§ What to work on:
Repeat all of the data precisely.

§ Data provided:
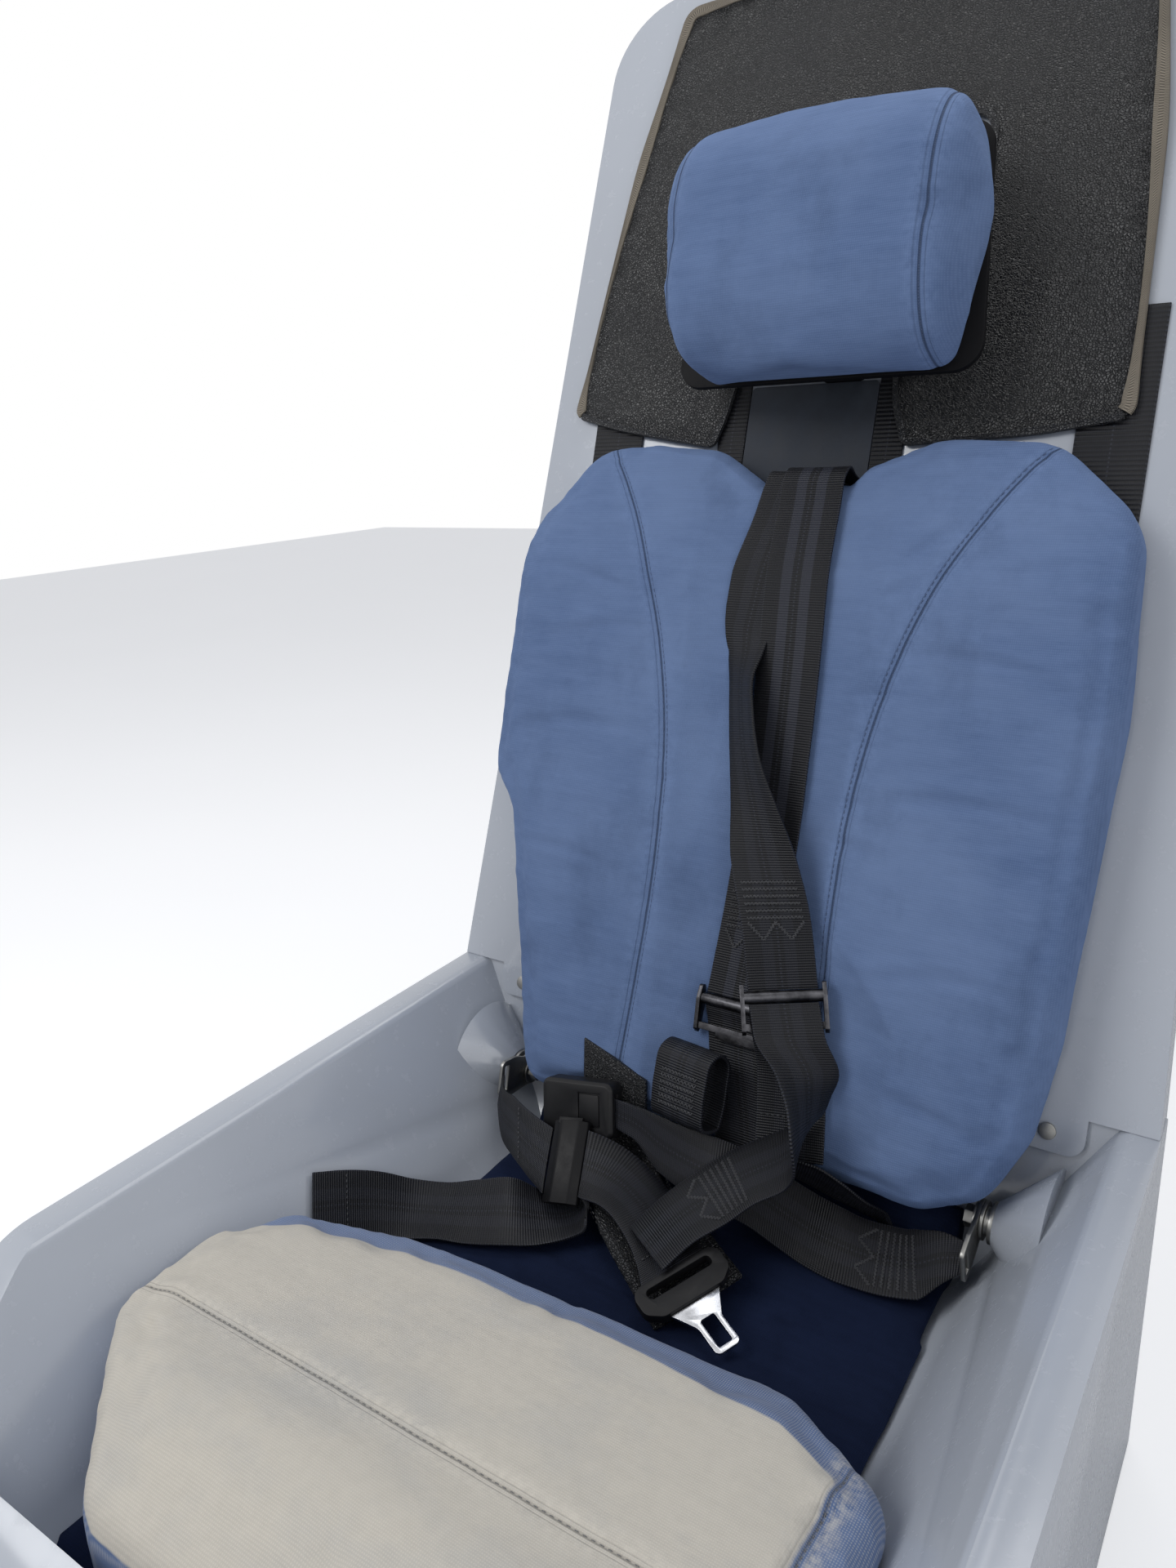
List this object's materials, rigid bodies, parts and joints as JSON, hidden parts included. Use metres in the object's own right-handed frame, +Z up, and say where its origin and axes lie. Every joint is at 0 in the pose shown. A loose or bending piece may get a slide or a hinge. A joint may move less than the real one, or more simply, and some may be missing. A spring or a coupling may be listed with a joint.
{
  "type": "aircraft seat",
  "caption": "Pilot's seat of a light aircraft: moulded pan, loose cushions, sliding headrest, leather cover and a four-point harness.",
  "frame": {"origin": "on the floor, under the middle of the seat's bounding box", "axes": "+Z up, the pilot faces -Y, +X is the door side"},
  "size_m": [0.6, 0.8796, 1.1206],
  "materials": {
    "grey_moulding": "gloss gelcoat",
    "navy_suede": "napped suede cloth",
    "blue_suede": "napped suede cloth",
    "black_leather": "grained, satin",
    "black_board": "matt",
    "black_plastic": "satin",
    "black_steel": "satin black",
    "zinc_steel": "zinc plated",
    "tongue_steel": "satin",
    "black_webbing": "ribbed polyester webbing"
  },
  "bodies": {
    "seat": {"adjuster_left": "black_steel", "adjuster_right": "black_steel", "anchor_bolt_left": "zinc_steel", "anchor_bolt_right": "zinc_steel", "anchor_bracket_left": "zinc_steel", "anchor_bracket_right": "zinc_steel", "back_cushion": "blue_suede", "base_pad": "navy_suede", "buckle": "black_plastic", "cushion_hanger_left": "black_webbing", "cushion_hanger_right": "black_webbing", "hanger_plate": "zinc_steel", "headrest_rail": "black_board", "lap_adjuster": "black_plastic", "lap_belt_inner": "black_webbing", "lap_belt_left": "black_webbing", "lap_belt_right": "black_webbing", "lap_belt_tail": "black_webbing", "leather_cover": "black_leather", "lower_strap_left": "black_webbing", "lower_strap_right": "black_webbing", "narrow_hanger_left": "black_webbing", "narrow_hanger_right": "black_webbing", "notch_board": "black_board", "panel_screws": "zinc_steel", "rear_panel": "grey_moulding", "seat_pan": "grey_moulding", "sewn_loop": "black_webbing", "shoulder_anchor": "zinc_steel", "shoulder_strap_left": "black_webbing", "shoulder_strap_right": "black_webbing", "strap_arch": "black_webbing", "strap_tail": "black_webbing", "thigh_cushion": "blue_suede", "tongue_frame": "black_plastic", "tongue_pad": "black_leather", "tongue_plate": "tongue_steel"},
    "headrest": {"headrest_carrier": "black_board", "headrest_pad": "blue_suede"}
  },
  "joints": [
    {"name": "headrest_slide", "type": "slide", "parent": "seat", "child": "headrest", "axis": [0, 0.3223, 0.9466], "range_m": [-0.045, 0]}
  ]
}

§ Expected answer:
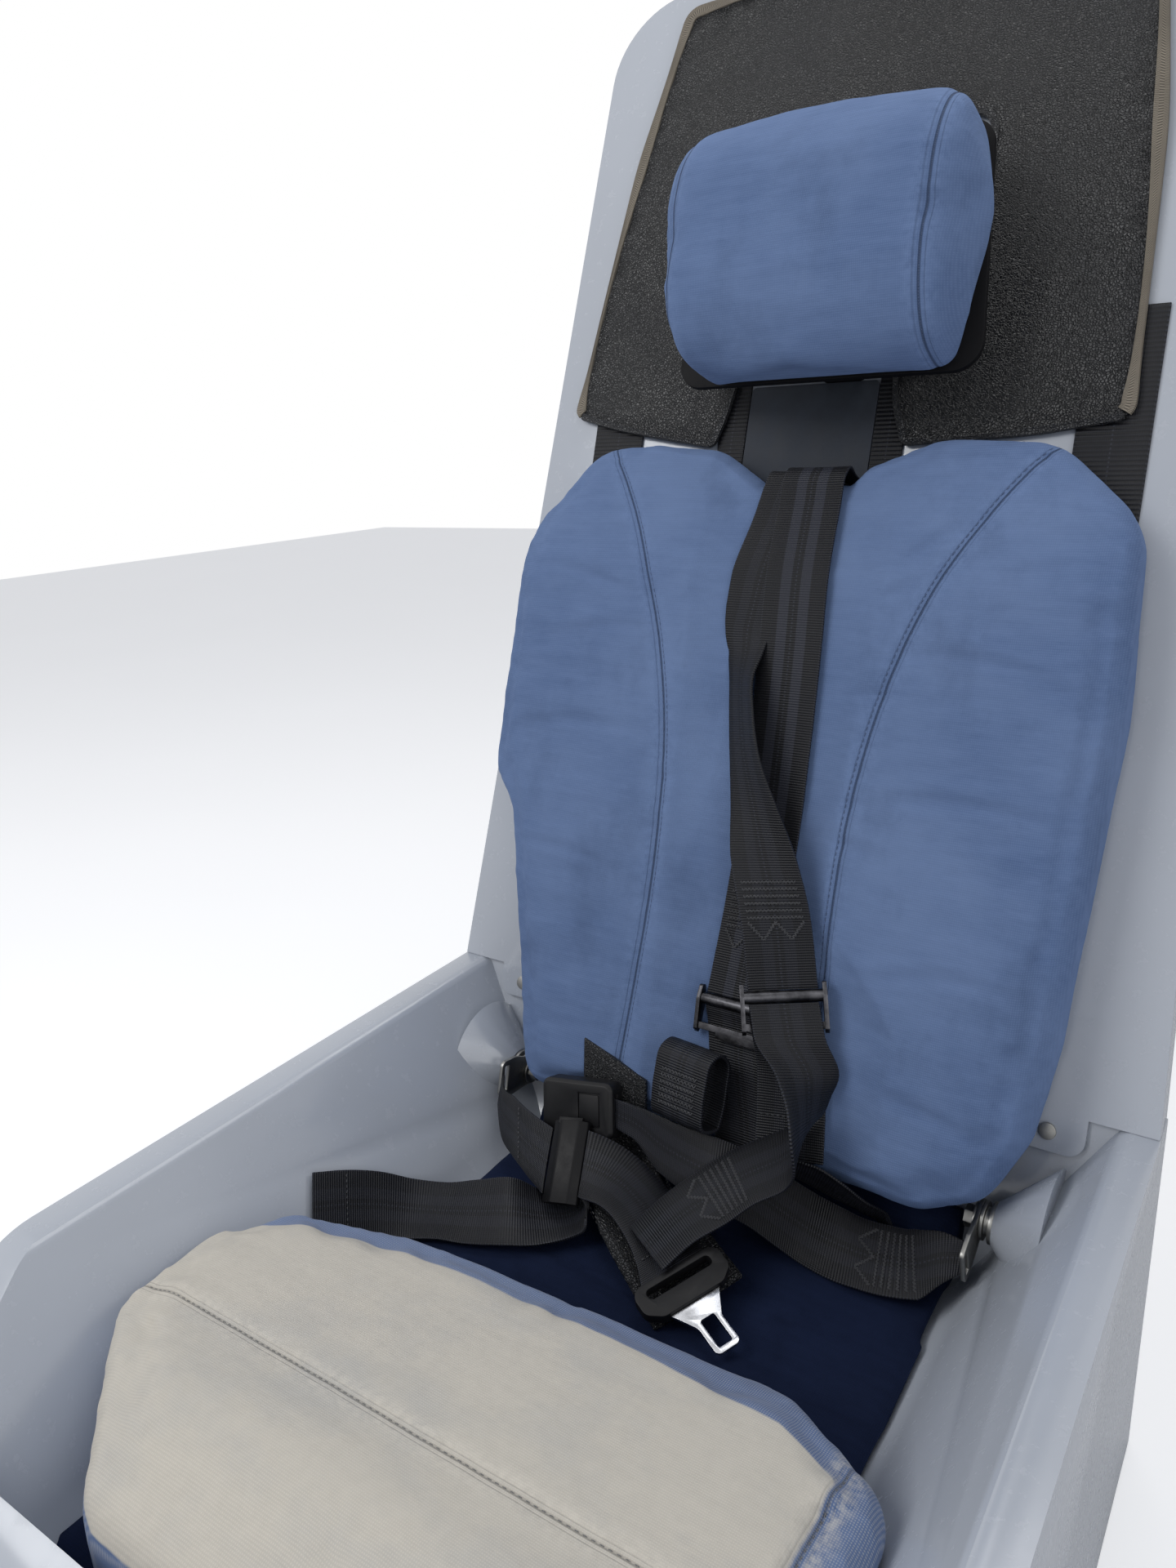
List this object's materials, rigid bodies, parts and joints as JSON, hidden parts included. Use metres in the object's own right-handed frame, +Z up, and say where its origin and axes lie. Every joint is at 0 in the pose shown. A loose or bending piece may get a slide or a hinge. A joint may move less than the real one, or more simply, and some may be missing. A spring or a coupling may be listed with a joint.
{
  "type": "aircraft seat",
  "caption": "Pilot's seat of a light aircraft: moulded pan, loose cushions, sliding headrest, leather cover and a four-point harness.",
  "frame": {"origin": "on the floor, under the middle of the seat's bounding box", "axes": "+Z up, the pilot faces -Y, +X is the door side"},
  "size_m": [0.6, 0.8796, 1.1206],
  "materials": {
    "grey_moulding": "gloss gelcoat",
    "navy_suede": "napped suede cloth",
    "blue_suede": "napped suede cloth",
    "black_leather": "grained, satin",
    "black_board": "matt",
    "black_plastic": "satin",
    "black_steel": "satin black",
    "zinc_steel": "zinc plated",
    "tongue_steel": "satin",
    "black_webbing": "ribbed polyester webbing"
  },
  "bodies": {
    "seat": {"adjuster_left": "black_steel", "adjuster_right": "black_steel", "anchor_bolt_left": "zinc_steel", "anchor_bolt_right": "zinc_steel", "anchor_bracket_left": "zinc_steel", "anchor_bracket_right": "zinc_steel", "back_cushion": "blue_suede", "base_pad": "navy_suede", "buckle": "black_plastic", "cushion_hanger_left": "black_webbing", "cushion_hanger_right": "black_webbing", "hanger_plate": "zinc_steel", "headrest_rail": "black_board", "lap_adjuster": "black_plastic", "lap_belt_inner": "black_webbing", "lap_belt_left": "black_webbing", "lap_belt_right": "black_webbing", "lap_belt_tail": "black_webbing", "leather_cover": "black_leather", "lower_strap_left": "black_webbing", "lower_strap_right": "black_webbing", "narrow_hanger_left": "black_webbing", "narrow_hanger_right": "black_webbing", "notch_board": "black_board", "panel_screws": "zinc_steel", "rear_panel": "grey_moulding", "seat_pan": "grey_moulding", "sewn_loop": "black_webbing", "shoulder_anchor": "zinc_steel", "shoulder_strap_left": "black_webbing", "shoulder_strap_right": "black_webbing", "strap_arch": "black_webbing", "strap_tail": "black_webbing", "thigh_cushion": "blue_suede", "tongue_frame": "black_plastic", "tongue_pad": "black_leather", "tongue_plate": "tongue_steel"},
    "headrest": {"headrest_carrier": "black_board", "headrest_pad": "blue_suede"}
  },
  "joints": [
    {"name": "headrest_slide", "type": "slide", "parent": "seat", "child": "headrest", "axis": [0, 0.3223, 0.9466], "range_m": [-0.045, 0]}
  ]
}